Saturday, February 18, 2006

The 11th Illmatic Track

Miles Davis weaved in and out of clearly defined styles throughout his storied career. Likewise, several unique periods of creative success preserve Picasso's legacy. Now maybe you don't put Illmatic up there with Kind of Blue or The Old Guitarist, but just as those achievements were indicative of artistic stages that would eventually give way to pursuits in other artistic directions, for many, the move from Nasty Nas to Nas Escobar was no minor event.

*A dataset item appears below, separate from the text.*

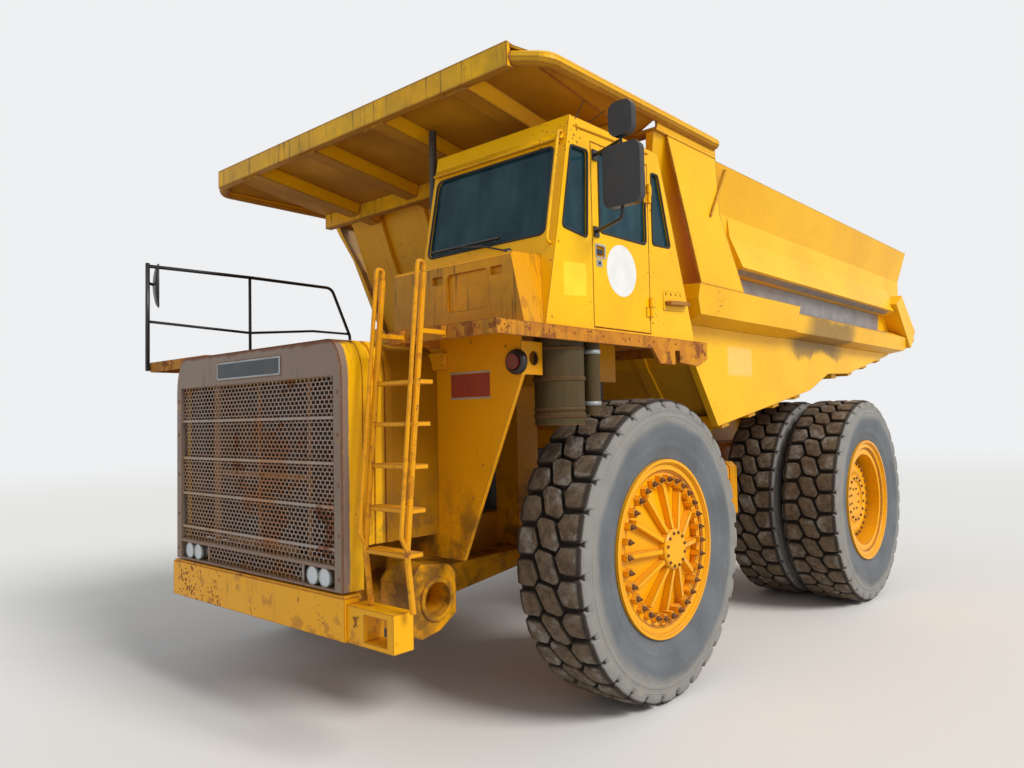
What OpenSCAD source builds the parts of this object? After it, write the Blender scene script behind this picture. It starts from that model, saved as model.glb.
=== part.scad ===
// Rigid-frame off-highway haul truck: two axles, twin rear tyres, canopy dump body, cab on its left.
// Front of the truck is -Y, its left (cab) side is +X, the ground is z = 0.

/* [Tyres and rims] */
// Tyre radius out to the tips of the lugs
tyre_r = 1245; // [1200:5:1280]
// Tyre section width
tyre_w = 660; // [620:5:680]
// Radius of the rim's outer flange
flange_r = 732; // [700:2:760]
// Radius of the rim's barrel, inside
barrel_r = 560; // [540:5:590]

/* [Axles] */
// Distance from front axle to rear axle
wheelbase = 4560; // [4500:10:4620]
// Place of the front axle along the truck
front_axle_y = -2520; // [-2540:5:-2500]
// Middle of a front tyre, from the centre line
front_tyre_x = 2047; // [2040:1:2060]
// Middle of an outer rear tyre, from the centre line
rear_tyre_x = 2199; // [2190:1:2210]
// Distance between the middles of twin tyres
twin_pitch = 740; // [730:5:750]
// Kingpin axis, from the centre line
kingpin_x = 1600; // [1590:1:1610]
// Radius of the front wheel spindle
spindle_r = 110; // [95:1:120]
// Running clearance on spindles and pins
run_gap = 0.3; // [0.2:0.1:0.6]

/* [Frame] */
// Inner face of each frame rail, from the centre line
rail_in = 380; // [360:5:400]
// Width of a frame rail
rail_w = 170; // [150:5:190]
// Top of the rails under the body
rail_top = 1960; // [1940:5:1980]
// Body pivot, along the truck
pivot_y = 3180; // [3150:5:3200]
// Body pivot, height
pivot_z = 1740; // [1720:5:1750]
// Radius of the body pivot pin
pivot_r = 70; // [60:1:80]
// Distance from the bumper's face to the pivot tube of the front arms
arm_setback = 883; // [875:1:895]
// Pivot tube of the front arms, height
arm_pivot_z = 970; // [950:2:990]
// Bore in the end of the pivot tube
arm_bore_r = 129; // [120:1:140]

/* [Bumper and nose] */
// Front face of the bumper
bumper_y = -4975; // [-4975:1:-4970]
// Half width of the bumper
bumper_half = 1272; // [1250:2:1290]
// Depth of the radiator shell
shell_deep = 182; // [170:2:200]
// Half width of the radiator shell
shell_half = 1240; // [1220:2:1250]
// Top of the radiator shell
shell_top = 2930; // [2900:5:2950]
// Wall of the radiator shell beside its mesh
shell_wall = 94; // [80:1:110]
// Bottom of the big mesh panel
mesh_low = 1337; // [1330:1:1345]
// Top of the big mesh panel
mesh_high = 2662; // [2640:1:2680]
// Thickness of sheet metal panels
sheet = 12; // [8:1:16]

/* [Decks] */
// Top of the decks
deck_top = 2990; // [2980:1:3000]
// Depth of the decks' edge beam
deck_deep = 100; // [90:1:110]
// Outer edge of the left deck
deck_left_x = 2330; // [2320:1:2340]
// Distance from the bumper's face to the left deck
deck_left_back = 435; // [430:1:445]
// Outer edge of the right deck
deck_right_x = 2440; // [2420:1:2450]
// Distance from the bumper's face to the right deck
deck_right_back = 295; // [290:1:305]
// Rear edge of both decks
deck_rear_y = -1737; // [-1745:1:-1730]
// Inner edge of both decks beside the hood
deck_in_x = 560; // [550:1:570]

/* [Cab] */
// Outer side of the cab
cab_out_x = 2300; // [2290:1:2310]
// Inner side of the cab
cab_in_x = 885; // [880:1:900]
// Wall of the cab and door
cab_wall = 45; // [35:1:50]
// Top of the cab
cab_top = 4567; // [4550:1:4580]
// Gap round the door
door_gap = 7; // [6:1:10]
// Front edge of the door
door_front_y = -3422; // [-3430:1:-3410]
// Rear edge of the door
door_rear_y = -2636; // [-2645:1:-2625]
// Bottom of the door
door_low = 3018; // [3012:1:3030]
// Top of the door
door_high = 4424; // [4410:1:4430]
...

Perhaps more than any other rapper, Nas has traveled through multiple distinct and definable personal and musical stages. There's overlapping and certain similarities throughout, but major content and stylistic changes are evident. Nasty Nas was the pavement-perched poet with a stoop sensibility and dreams of being a gangster. Escobar was the realization of those dreams, a glitzy griot with a Fortune 500 flair. The I Am-period proved the hubris-driven backlash against critics who "dared" to question Nas' changing intonations, while Nastradamus was all balance thrown off, a schitzo dilemma arising, where identity was momentarily lost amongst gimmicks and complacency. Stillmatic then ushered in a simpler "Nas", with a clearer focus, but ultimately frustrated by what he wanted (everyone's praise), what he expected (everyone's hate), and what he ended up with (enemies). And if Stillmatic, Ether, and notoriously the Power 105 rant were Nas screaming at the world "fuck you, love me", then God's Son was his voice gone hoarse, left melancholy, equally fueled and distracted by grief. Finally, most recently, Street's Disciple read like the emergence of Nasir Jones, the thirty-something man, and the relative downplaying of the rapper side.

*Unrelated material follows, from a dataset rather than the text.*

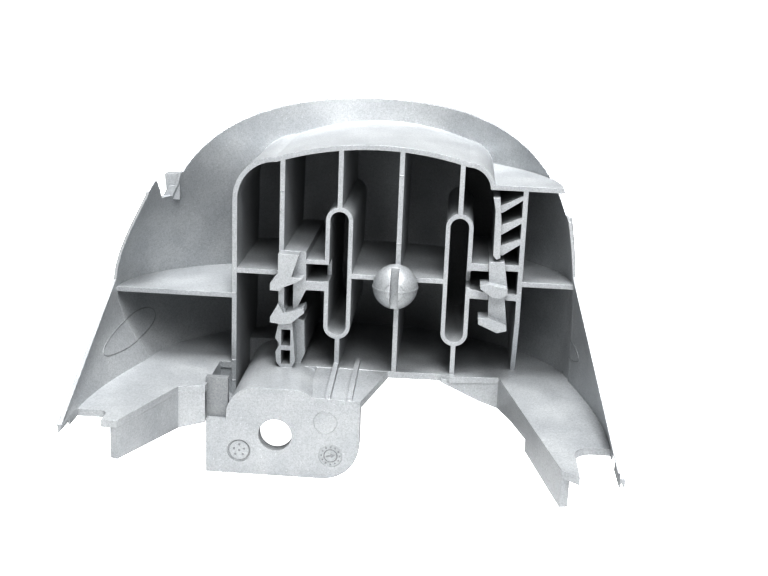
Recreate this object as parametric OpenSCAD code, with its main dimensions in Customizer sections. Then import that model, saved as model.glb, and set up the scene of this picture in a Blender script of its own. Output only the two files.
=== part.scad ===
// Steering wheel trim panel: one injection moulding, seen from its ribbed back.
// Built in the mould's draw frame: X to the right, Y up from the floor's top face,
// Z along the draw towards the open, ribbed side, with Z = 0 on the ribs' front edges.
// The last transform turns the draw frame upright and puts the screw hole at the origin.

/* [Shell] */
// Half width of the shell at the floor, at the ribs' front plane
floor_half = 47; // [42:0.5:54]
// Widest reach of the left side, above the left wing rib
left_reach = 55.2; // [50:0.2:60]
// Height of the left shoulder above the floor
shoulder_h = 37.2; // [32:0.2:40]
// Half width of the right side, at the wall at the top right
right_half = 42.6; // [39:0.2:46]
// Height of the crown's rim at its middle, at the very back
crown_h = 55.8; // [53:0.2:62]
// Depth of the bowl behind the ribs' front plane, where it is shallowest
bowl_depth = 31.5; // [26:0.5:40]
// How much deeper the bowl gets for each millimetre above and below that height
bowl_lean = 0.2; // [0:0.02:0.4]
// Wall of the shell
wall = 1.8; // [1.2:0.1:3]
// Wall of the lip that runs along the shell's rim
rim_t = 0.6; // [0.5:0.1:1.2]
// Thickness of the floor
floor_t = 1.5; // [1:0.1:3]

/* [Legs] */
// Length of the left leg in front of the ribs' front plane
left_leg = 44; // [36:0.5:52]
// Length of the right leg in front of the ribs' front plane
right_leg = 53; // [44:0.5:60]
// How far the left leg spreads from the floor's half width to its tip
left_spread = 6.4; // [0:0.2:9]
// How far the right leg spreads from the floor's half width to its tip
right_spread = 5.2; // [0:0.2:9]
// Height of the left leg's wall where it leaves the shell
left_root = 17.8; // [12:0.2:20]
// Height of the right leg's wall where it leaves the shell
right_root = 24; // [20.5:0.2:28]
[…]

Now this is all mundane Beginner's Psychology talk to introduce One On One, or, what is for many, that last breath before Escobar came in, Nasty Nas exited stage left, and the Rotten Apple went from gutter-minded to Manhattan-bound. It's as close to an 11th Illmatic track as has ever been put out and, curiously enough, came to be thanks to Ryu, Chun-Li, and 'em. As part of the Hip-Hop-studded Street Fighter soundtrack and released during that magical year of 1994, One on One also saw Nas injecting a bit of the lighter side into his lyrics: "I brawl with Blanka, caught Bison in a thinker."

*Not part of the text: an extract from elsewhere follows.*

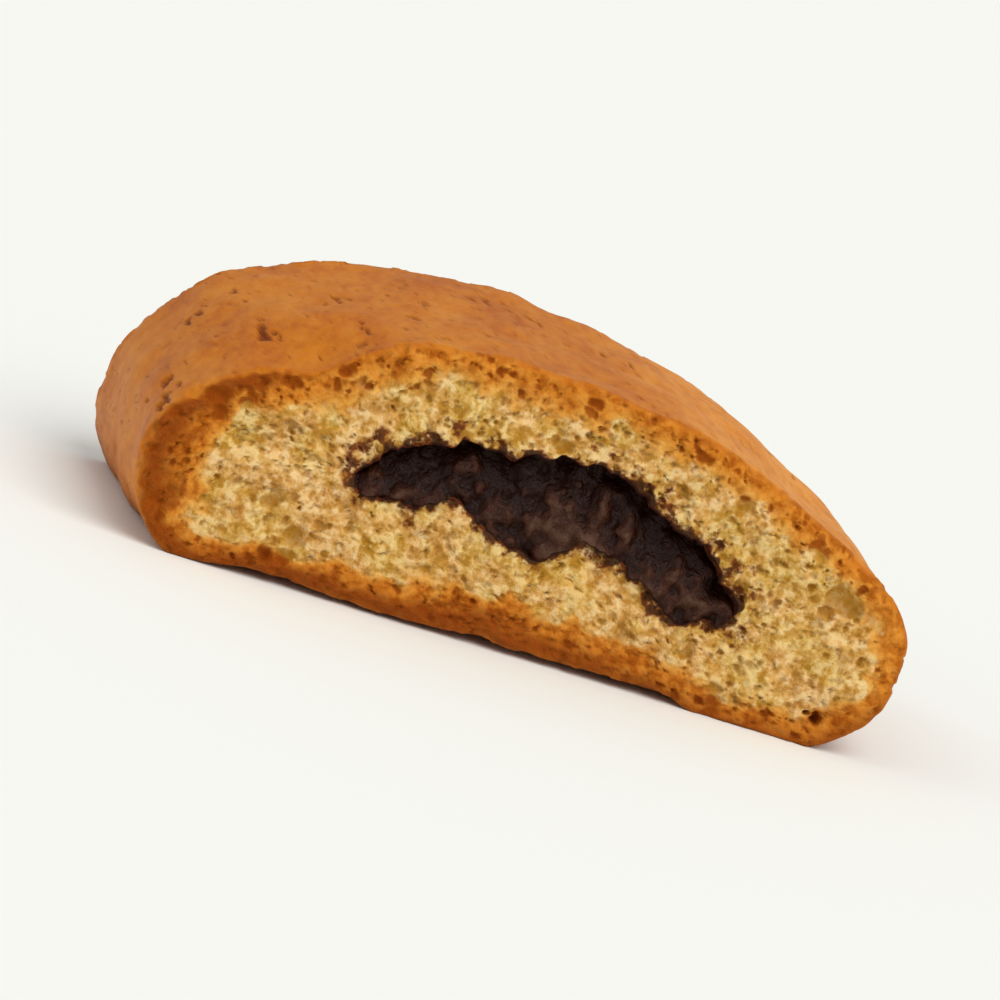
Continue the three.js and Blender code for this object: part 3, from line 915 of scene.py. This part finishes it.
def facing_back(back):
    """The turn of a camera or light that looks from back towards the middle."""
    return (-back).to_track_quat("-Z", "Y").to_matrix().to_4x4()


def make_camera():
    data = bpy.data.cameras.new("camera")
    data.lens = CAMERA_LENS
    data.clip_start, data.clip_end = CAMERA_NEAR, CAMERA_FAR
    camera = bpy.data.objects.new("camera", data)
    bpy.context.scene.collection.objects.link(camera)
    back = towards(CAMERA_AZIMUTH, CAMERA_ELEVATION)
    roll = Matrix.Rotation(math.radians(CAMERA_ROLL), 4, "Z")
    camera.matrix_world = Matrix.Translation(CAMERA_AIM + back * CAMERA_DISTANCE) @ facing_back(back) @ roll
    bpy.context.scene.camera = camera


def make_light(name, azimuth, elevation, width, strength, colour):
    """A wide, soft and distant light, so that the floor is evenly lit."""
    data = bpy.data.lights.new(name, "SUN")
    data.angle = math.radians(width)
    data.energy = strength
    data.color = colour
    light = bpy.data.objects.new(name, data)
    bpy.context.scene.collection.objects.link(light)
    light.matrix_world = facing_back(towards(azimuth, elevation))


def make_studio():
    """A pale floor, soft lights and a pale surrounding."""
    corners = [(x * FLOOR_REACH, y * FLOOR_REACH, 0) for x, y in ((-1, -1), (1, -1), (1, 1), (-1, 1))]
    mesh = bpy.data.meshes.new("floor")
    mesh.from_pydata(corners, [], [(0, 1, 2, 3)])
    floor = bpy.data.objects.new("floor", mesh)
    bpy.context.scene.collection.objects.link(floor)
    floor.data.materials.append(floor_material())
    world = bpy.data.worlds.new("studio")
    world.use_nodes = True
    background = world.node_tree.nodes["Background"]
    background.inputs["Color"].default_value = SKY_COLOUR
    background.inputs["Strength"].default_value = SKY_STRENGTH
    bpy.context.scene.world = world
    make_light("key", *KEY_LIGHT)
    make_light("fill", *FILL_LIGHT)


def dress(piece, node, material):
    """Gives a piece its material, its body and the node that it replaces."""
    piece.data.materials.append(material)
    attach(piece, "root")
    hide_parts(node)


make_camera()
dress(Dough().build(), "dough", dough_material())
dress(make_paste(), "filling", paste_material())
make_studio()
bpy.context.scene.view_settings.view_transform = "Standard"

All in all, if you want to commemorate a moment before gloss replaced grit, before NY State of Mind went international, when the young city bandit still dedicated scrolls to rolling papers and wrote scenes on street corners, as vocabulary cut through the violence and the 'hood was dissected by its strongest voice, observed with its keenest eye, and phrased in its most poetic truth, One On One is that moment. (And pretend like you don't hear the new jack crooning--it's better that way.)

In the Rotten Apple, take a bite, taste the worm
Embrace the world of reality we're faced to learn:
Coke connects and drug busts, graveyards where thugs rest
I keep my mug blessed, the evil is illegal substance sold
Nas: One on One


Blogger easye7 said...

Hey keep up the good work, it's appreciated, One.

February 19, 2006 1:14 AM  
Anonymous A Nasty nas fan said...

Hey I really like your blog here. Nas being my fav rapper, and you have many unreleased tracks I haven't heard (ie One on One).

Keep it up, I enjoy checking every day.

February 19, 2006 8:11 AM  
Blogger The G Manifesto said...

i like the breakdown of the different phases of nas.

February 20, 2006 8:53 AM  
Anonymous Anonymous said...

I believe this song was produced by Chris Large & Mr. Freaknasty, not Large Professor.

February 20, 2006 1:07 PM  
Blogger Fletch said...

To anonymous, you know, I just checked with someone who had the liner notes and it appears I made a mistake.

Having never physically possessed the album myself and going off of just what I've heard, I guess I and other people maybe somehow crossed the brainwaves and credited Ex-P for this, when instead Nas & Large Pro's real last collaboration before the break was the similarly-titled "One Plus One."

I'll change the entry now. thanks

Here's the closest link I could find online to back this up:

February 20, 2006 2:12 PM  
Anonymous Req said...

Great song, thanks for the writeup, but surely Deja Vu or Understanding would make more sense and coherency as candidates for the 11th Illmatic track?